沈知砚的视线突然模糊了,他的指腹摩挲着日记本上“北墙根”三个字,纸页边缘已经泛黄发脆,带着经年累月的潮气。他忽然想起老宅院子的格局——北墙根背阴,常年晒不到多少太阳,妈妈那样爱花的人,怎么会把喜阳的向日葵种在那里?

鼻尖的酸意漫上来,他别过头看向窗外,医院楼下的月季开得正盛,粉白的花瓣被风吹得簌簌抖,像极了妈妈生前最喜欢的那条连衣裙。

“张奶奶……”他低声念着这个名字,记忆里忽然浮出个模糊的身影——满头银发的老太太总拄着拐杖站在隔壁院门口,看见他就往他兜里塞糖,说“小砚长这么高了,跟你妈一个模子”。后来张奶奶搬去了儿子家,临走前托人送来了一布袋向日葵种子,妈妈当时还笑着说“这是张奶奶的宝贝,得好好种”。

原来那些种子,妈妈真的种在了北墙根。

“你妈妈走前让我转告你,”陈叔剧烈地咳嗽起来,“她说……咳咳……说别总惦记着过去的影子。”陈叔咳得背都弓了起来,枯瘦的手指紧紧抓着被单,指节泛白,“你妈总说,向日葵……向日葵的花盘会转,人也得往前看……”

沈知砚的指尖猛地攥紧了日记本,纸页的边缘硌得掌心生疼。他看着陈叔艰难地喘息,喉结滚动着,却一个字也说不出来。

他忽然抓住沈知砚的手,掌心的温度烫得惊人,“你爸那人,嘴笨,心里……心里是有你的。”

沈知砚的眼眶猛地热了,他一直以为妈妈走后,全世界都成了灰色,却没想过,她早就在看不见的地方,为他铺好了往前走的路。

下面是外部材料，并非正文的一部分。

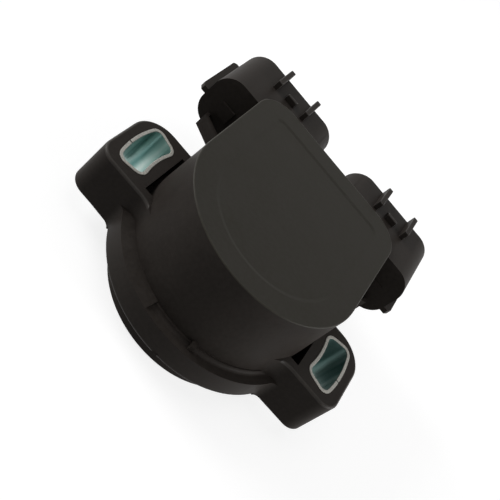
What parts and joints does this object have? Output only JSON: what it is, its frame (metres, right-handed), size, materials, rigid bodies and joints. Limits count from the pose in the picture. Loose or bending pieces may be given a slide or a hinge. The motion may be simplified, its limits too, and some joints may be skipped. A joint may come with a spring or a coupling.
{
  "type": "throttle position sensor",
  "caption": "Round engine sensor with a D-shaped cover, two slotted fixing ears, a spigot with a sprung rotor and a drive socket, and plug sockets on one side.",
  "frame": {"origin": "on the rotor axis at the lower end of the spigot", "axes": "+Z along the rotor axis up to the cover, +Y out of the plug sockets, +X from one fixing ear to the other"},
  "size_m": [0.0816, 0.0805, 0.0367],
  "materials": {
    "housing_plastic": "satin moulded glass-filled nylon",
    "cover_plastic": "fine matte moulded plastic",
    "seal_rubber": "matte moulded rubber",
    "bead_silicone": "soft silicone",
    "liner_steel": "zinc plated rolled strip",
    "rotor_plastic": "natural moulded acetal",
    "bush_bronze": "sintered bronze",
    "spring_steel": "drawn spring wire",
    "contact_alloy": "stamped copper alloy strip",
    "board_laminate": "glass laminate",
    "track_carbon": "printed carbon",
    "terminal_tin": "tinned brass"
  },
  "bodies": {
    "casing": {"housing": "housing_plastic", "cover": "cover_plastic", "cover_seal": "bead_silicone", "slot_liner_left": "liner_steel", "slot_liner_right": "liner_steel", "flange_seal": "seal_rubber", "rotor_bush": "bush_bronze", "thrust_washer": "spring_steel", "return_spring": "spring_steel", "element_board": "board_laminate", "element_tracks": "track_carbon", "terminal_left_1": "terminal_tin", "terminal_left_2": "terminal_tin", "terminal_left_3": "terminal_tin", "terminal_right_1": "terminal_tin", "terminal_right_2": "terminal_tin", "terminal_right_3": "terminal_tin"},
    "rotor": {"rotor": "rotor_plastic", "retaining_clip": "spring_steel", "wiper_carrier": "rotor_plastic", "sensor_wiper": "contact_alloy", "switch_wiper": "contact_alloy"}
  },
  "joints": [
    {"name": "rotor_turn", "type": "hinge", "parent": "casing", "child": "rotor", "pos_m": [0, 0, 0.0118], "axis": [0, 0, 1], "range_deg": [0, 95], "stiffness_Nm_per_rad": 0.03, "springref_deg": -28.65, "deforming": ["return_spring"]}
  ]
}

“陈叔,谢谢您。”他声音发哑,把橘子糖塞进老人手里,“含着吧,甜的。”

陈叔颤巍巍地接过糖,像孩子似的笑了:“你妈以前也总给我塞糖……说我这老烟嗓,得靠甜的压一压。”

沈知砚没再说话,只是帮老人掖了掖被角。

走出病房时,走廊里的消毒水味似乎没那么刺鼻了。他摸出兜里的橘子糖,剥开一颗放进嘴里,酸甜的果香在舌尖散开,竟压过了那股冰冷的药水味。